25th Feb 2016 08:57
LONDON (Alliance News) - Tobacco machinery and control instruments manufacturer Molins PLC on Thursday said pretax profit sank in 2015 under the weight of tough market conditions, prompting it to cut its dividend.
Shares were down 16% to 65.22p following the announcement, one of the worst performers in the AIM All-Share.
The company said its pretax profit for the year to the end of December nearly halved to GBP2.0 million from GBP3.9 million. Revenue was essential steady at GBP87.0 million from GBP87.4 million but cost of sales increased, hitting margins.
Molins said the results were in line with market expectations, but said its Instrumentation & Tobacco Machinery division has continued to be hit by challenging market conditions which have offset a more-encouraging performance from its Packaging Machinery unit.
The group also cut its dividend payout for the year, declaring a final dividend of 1.5 pence, meaning its total payout falls to 4.0p from 5.5p. Molins said it needed to conserve cash for a likely increase in the UK pension levy and other purposes.
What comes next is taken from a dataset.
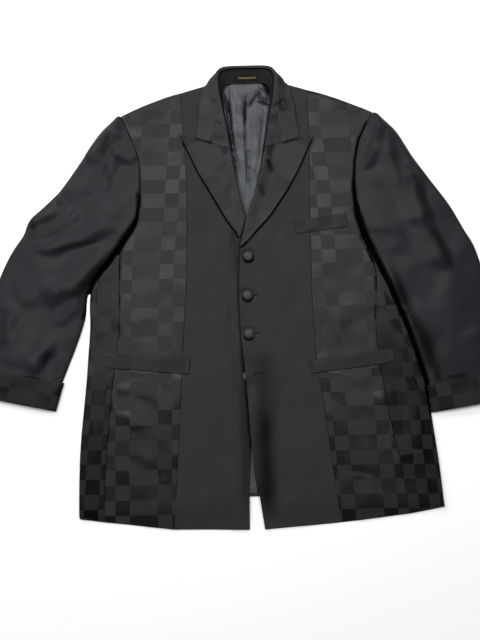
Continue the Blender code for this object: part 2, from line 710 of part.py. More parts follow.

"The board is mindful of the challenges being faced in 2016, which we anticipate will include a significant rise in the statutory levy payable to the Pension Protection Fund, and we also continue to review strategic growth opportunities. We therefore consider it appropriate to retain more funds within the group and to reduce the level of the proposed final dividend," said Dick Hunter, Molins' chief executive.
"Looking further ahead, both divisions remain well positioned to progress as the trading environment improves, and we continue to view medium-term prospects more positively," he added.